EXERCISE AIM:
Transcribe verbatim every line from the line containing "Recreate this object as parametric" to the end of the entries, including both endpoints. Output nothing beyond those lines.

MATERIAL PROVIDED:
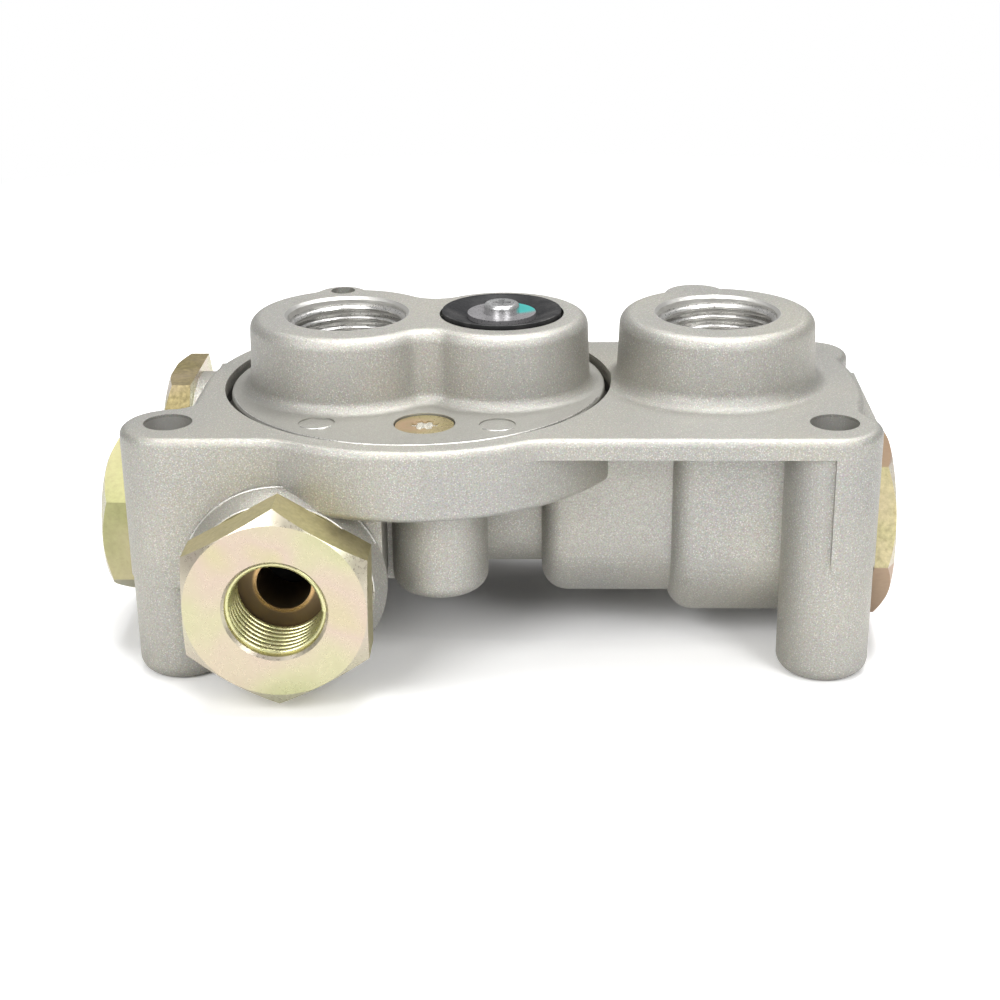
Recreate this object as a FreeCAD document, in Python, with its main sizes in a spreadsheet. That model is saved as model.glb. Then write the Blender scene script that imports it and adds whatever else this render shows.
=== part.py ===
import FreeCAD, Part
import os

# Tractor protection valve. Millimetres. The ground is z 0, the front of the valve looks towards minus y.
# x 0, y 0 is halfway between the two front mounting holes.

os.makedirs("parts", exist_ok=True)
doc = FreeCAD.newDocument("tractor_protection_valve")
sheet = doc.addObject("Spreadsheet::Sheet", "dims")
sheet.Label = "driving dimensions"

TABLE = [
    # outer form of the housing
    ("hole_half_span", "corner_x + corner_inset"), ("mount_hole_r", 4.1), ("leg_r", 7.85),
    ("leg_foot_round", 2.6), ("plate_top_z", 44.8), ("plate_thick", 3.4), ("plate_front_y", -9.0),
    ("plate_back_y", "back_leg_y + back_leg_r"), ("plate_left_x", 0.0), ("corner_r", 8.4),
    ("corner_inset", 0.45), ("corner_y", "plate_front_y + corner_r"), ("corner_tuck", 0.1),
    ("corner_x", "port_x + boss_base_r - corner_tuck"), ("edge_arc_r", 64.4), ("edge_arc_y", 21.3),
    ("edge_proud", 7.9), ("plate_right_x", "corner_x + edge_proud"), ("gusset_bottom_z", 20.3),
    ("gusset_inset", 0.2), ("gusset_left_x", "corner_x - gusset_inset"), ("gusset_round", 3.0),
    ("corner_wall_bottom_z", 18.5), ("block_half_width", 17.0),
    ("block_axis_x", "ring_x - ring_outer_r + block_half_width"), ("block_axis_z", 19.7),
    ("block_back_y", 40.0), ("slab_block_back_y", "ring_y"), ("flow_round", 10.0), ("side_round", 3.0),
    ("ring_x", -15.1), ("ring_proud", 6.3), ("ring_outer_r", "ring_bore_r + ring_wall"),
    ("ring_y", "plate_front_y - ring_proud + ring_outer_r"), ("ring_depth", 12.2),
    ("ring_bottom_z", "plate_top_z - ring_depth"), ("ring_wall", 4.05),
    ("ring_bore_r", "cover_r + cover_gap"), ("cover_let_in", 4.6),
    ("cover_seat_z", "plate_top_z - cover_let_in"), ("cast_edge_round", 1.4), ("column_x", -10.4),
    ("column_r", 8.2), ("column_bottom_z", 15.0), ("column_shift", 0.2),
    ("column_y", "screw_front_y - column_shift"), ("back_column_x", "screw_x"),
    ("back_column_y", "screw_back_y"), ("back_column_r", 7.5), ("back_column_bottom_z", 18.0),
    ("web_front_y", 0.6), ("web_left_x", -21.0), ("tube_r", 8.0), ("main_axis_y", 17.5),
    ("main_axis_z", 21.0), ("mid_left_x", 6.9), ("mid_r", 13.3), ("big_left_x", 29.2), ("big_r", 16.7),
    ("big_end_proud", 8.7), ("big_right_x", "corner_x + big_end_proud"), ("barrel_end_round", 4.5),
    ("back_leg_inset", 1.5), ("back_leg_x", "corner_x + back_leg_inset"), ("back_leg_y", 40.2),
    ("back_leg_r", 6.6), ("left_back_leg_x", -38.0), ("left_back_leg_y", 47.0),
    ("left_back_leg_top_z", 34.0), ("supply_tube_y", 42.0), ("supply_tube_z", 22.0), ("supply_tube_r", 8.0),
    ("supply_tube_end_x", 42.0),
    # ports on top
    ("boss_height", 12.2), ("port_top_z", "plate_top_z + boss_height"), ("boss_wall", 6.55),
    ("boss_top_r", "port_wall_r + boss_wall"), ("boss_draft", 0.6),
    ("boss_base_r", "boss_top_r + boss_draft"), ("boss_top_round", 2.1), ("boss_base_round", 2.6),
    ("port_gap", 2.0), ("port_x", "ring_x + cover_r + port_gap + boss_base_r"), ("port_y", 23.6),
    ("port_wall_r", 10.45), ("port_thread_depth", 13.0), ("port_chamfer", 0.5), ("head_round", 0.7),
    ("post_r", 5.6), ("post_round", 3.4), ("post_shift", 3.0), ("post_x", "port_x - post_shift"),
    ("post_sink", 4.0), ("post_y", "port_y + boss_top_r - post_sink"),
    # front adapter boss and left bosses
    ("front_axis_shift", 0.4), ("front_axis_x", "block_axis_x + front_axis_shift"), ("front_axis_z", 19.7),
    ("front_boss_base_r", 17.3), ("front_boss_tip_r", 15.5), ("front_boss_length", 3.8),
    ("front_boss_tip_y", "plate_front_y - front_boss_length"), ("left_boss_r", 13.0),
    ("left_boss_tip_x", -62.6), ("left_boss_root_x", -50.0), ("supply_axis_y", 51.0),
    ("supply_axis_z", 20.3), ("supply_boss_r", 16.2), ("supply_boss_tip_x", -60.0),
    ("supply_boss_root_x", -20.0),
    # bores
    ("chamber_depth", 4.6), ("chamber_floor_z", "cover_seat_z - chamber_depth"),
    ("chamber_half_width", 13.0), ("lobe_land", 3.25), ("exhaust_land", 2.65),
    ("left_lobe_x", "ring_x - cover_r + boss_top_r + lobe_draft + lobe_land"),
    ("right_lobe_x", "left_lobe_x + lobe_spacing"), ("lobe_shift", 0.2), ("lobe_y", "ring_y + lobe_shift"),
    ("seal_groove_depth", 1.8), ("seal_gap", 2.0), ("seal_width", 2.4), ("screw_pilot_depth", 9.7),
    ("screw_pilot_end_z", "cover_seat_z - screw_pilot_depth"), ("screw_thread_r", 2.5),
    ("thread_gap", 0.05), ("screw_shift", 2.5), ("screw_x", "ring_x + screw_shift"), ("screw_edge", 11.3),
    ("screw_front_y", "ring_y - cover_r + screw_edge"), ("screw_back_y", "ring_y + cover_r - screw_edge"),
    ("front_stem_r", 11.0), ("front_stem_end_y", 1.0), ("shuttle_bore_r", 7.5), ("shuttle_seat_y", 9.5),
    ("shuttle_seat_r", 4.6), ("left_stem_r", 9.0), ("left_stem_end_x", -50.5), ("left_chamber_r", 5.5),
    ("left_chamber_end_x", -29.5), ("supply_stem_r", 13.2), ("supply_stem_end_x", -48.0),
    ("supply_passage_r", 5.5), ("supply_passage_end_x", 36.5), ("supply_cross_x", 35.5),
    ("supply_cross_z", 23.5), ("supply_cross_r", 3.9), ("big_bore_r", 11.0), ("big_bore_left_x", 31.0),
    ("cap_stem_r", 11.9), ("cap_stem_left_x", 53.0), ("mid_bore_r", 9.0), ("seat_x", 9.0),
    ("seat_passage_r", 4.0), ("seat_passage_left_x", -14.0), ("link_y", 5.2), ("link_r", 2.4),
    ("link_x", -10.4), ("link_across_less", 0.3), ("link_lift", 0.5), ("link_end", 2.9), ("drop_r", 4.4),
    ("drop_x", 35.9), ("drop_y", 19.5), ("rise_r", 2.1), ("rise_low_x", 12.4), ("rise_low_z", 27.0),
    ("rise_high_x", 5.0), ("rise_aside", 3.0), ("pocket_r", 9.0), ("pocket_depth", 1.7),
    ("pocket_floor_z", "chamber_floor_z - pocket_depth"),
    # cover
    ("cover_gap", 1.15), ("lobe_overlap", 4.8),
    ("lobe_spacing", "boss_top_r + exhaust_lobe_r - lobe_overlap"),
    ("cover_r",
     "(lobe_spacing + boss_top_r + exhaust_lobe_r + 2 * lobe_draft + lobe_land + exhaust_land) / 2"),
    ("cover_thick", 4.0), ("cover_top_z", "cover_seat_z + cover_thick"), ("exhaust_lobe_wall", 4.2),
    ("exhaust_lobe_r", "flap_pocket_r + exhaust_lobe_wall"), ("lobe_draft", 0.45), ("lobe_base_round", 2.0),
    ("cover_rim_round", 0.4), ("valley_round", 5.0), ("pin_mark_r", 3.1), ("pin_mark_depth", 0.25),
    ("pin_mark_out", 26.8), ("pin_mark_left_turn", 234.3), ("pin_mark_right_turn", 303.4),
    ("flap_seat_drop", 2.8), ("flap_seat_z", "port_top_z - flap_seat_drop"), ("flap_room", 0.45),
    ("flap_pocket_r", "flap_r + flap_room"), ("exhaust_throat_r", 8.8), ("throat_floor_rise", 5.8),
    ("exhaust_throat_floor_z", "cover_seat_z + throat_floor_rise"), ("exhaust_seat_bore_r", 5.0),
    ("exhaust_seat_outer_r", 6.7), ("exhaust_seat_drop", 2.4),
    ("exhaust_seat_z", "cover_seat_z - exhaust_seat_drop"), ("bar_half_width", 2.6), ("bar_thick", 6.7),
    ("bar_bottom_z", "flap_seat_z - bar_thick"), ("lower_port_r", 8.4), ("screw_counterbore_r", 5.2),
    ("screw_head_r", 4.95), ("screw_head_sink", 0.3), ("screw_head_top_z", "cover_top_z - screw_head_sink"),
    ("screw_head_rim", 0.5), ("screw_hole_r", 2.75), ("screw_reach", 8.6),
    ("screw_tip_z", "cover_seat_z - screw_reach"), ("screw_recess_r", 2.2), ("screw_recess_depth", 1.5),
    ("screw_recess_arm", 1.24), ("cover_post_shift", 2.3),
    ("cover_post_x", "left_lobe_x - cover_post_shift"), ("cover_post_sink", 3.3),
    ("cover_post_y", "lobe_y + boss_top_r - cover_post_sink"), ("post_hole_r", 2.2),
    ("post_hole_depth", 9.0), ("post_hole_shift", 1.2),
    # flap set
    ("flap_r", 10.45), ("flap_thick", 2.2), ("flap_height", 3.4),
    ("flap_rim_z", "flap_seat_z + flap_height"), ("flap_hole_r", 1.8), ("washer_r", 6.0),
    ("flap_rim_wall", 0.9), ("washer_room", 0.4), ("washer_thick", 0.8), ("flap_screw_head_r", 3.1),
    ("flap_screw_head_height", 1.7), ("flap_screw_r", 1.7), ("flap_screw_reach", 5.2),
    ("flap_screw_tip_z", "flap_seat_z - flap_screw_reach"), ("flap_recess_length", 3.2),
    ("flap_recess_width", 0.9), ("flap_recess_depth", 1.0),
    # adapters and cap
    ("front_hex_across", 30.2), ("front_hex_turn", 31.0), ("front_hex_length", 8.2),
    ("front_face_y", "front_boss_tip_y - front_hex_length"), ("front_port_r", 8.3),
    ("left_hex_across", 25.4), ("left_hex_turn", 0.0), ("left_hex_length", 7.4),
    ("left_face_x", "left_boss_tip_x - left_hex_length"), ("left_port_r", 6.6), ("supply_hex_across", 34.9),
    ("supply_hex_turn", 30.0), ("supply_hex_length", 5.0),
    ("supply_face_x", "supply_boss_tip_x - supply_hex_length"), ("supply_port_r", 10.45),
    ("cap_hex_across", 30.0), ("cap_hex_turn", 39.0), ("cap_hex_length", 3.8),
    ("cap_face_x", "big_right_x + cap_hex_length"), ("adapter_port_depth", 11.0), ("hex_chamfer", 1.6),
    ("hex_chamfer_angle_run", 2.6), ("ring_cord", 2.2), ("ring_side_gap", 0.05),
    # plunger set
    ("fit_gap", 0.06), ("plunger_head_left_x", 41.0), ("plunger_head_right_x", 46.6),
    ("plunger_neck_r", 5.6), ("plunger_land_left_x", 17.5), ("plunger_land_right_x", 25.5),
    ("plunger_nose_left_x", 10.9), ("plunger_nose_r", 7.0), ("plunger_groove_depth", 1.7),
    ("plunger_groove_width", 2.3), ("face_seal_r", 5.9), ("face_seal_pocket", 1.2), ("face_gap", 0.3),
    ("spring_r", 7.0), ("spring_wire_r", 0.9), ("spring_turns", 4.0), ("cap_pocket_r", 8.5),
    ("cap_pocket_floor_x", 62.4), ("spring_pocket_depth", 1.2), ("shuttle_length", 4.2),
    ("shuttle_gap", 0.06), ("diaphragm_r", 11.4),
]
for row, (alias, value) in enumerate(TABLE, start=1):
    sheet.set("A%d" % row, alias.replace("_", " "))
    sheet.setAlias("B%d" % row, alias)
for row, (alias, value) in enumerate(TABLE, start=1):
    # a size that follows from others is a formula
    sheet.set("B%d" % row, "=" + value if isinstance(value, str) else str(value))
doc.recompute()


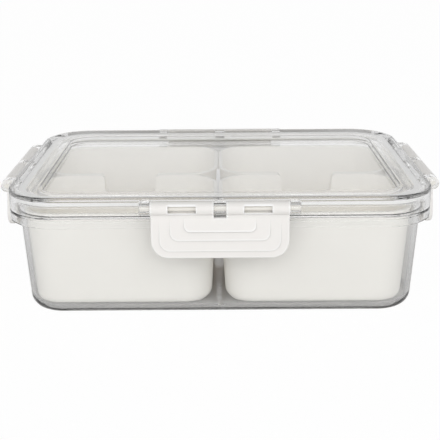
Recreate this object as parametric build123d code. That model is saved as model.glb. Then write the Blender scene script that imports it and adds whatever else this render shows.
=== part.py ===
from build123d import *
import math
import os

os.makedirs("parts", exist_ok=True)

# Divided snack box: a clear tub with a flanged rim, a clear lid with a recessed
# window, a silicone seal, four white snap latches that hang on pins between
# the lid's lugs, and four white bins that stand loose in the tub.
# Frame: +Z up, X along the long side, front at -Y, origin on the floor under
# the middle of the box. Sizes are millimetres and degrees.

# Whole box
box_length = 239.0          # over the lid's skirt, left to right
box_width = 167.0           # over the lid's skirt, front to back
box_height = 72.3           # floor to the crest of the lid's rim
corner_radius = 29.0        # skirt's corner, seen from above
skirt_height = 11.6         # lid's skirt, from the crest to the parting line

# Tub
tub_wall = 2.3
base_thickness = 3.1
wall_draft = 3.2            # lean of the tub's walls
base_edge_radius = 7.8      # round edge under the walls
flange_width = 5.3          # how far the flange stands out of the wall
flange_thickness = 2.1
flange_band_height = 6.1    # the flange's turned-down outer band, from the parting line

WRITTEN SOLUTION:
Recreate this object as parametric build123d code. That model is saved as model.glb. Then write the Blender scene script that imports it and adds whatever else this render shows.
=== part.py ===
from build123d import *
import math
import os

os.makedirs("parts", exist_ok=True)

# Divided snack box: a clear tub with a flanged rim, a clear lid with a recessed
# window, a silicone seal, four white snap latches that hang on pins between
# the lid's lugs, and four white bins that stand loose in the tub.
# Frame: +Z up, X along the long side, front at -Y, origin on the floor under
# the middle of the box. Sizes are millimetres and degrees.

# Whole box
box_length = 239.0          # over the lid's skirt, left to right
box_width = 167.0           # over the lid's skirt, front to back
box_height = 72.3           # floor to the crest of the lid's rim
corner_radius = 29.0        # skirt's corner, seen from above
skirt_height = 11.6         # lid's skirt, from the crest to the parting line

# Tub
tub_wall = 2.3
base_thickness = 3.1
wall_draft = 3.2            # lean of the tub's walls
base_edge_radius = 7.8      # round edge under the walls
flange_width = 5.3          # how far the flange stands out of the wall
flange_thickness = 2.1
flange_band_height = 6.1    # the flange's turned-down outer band, from the parting line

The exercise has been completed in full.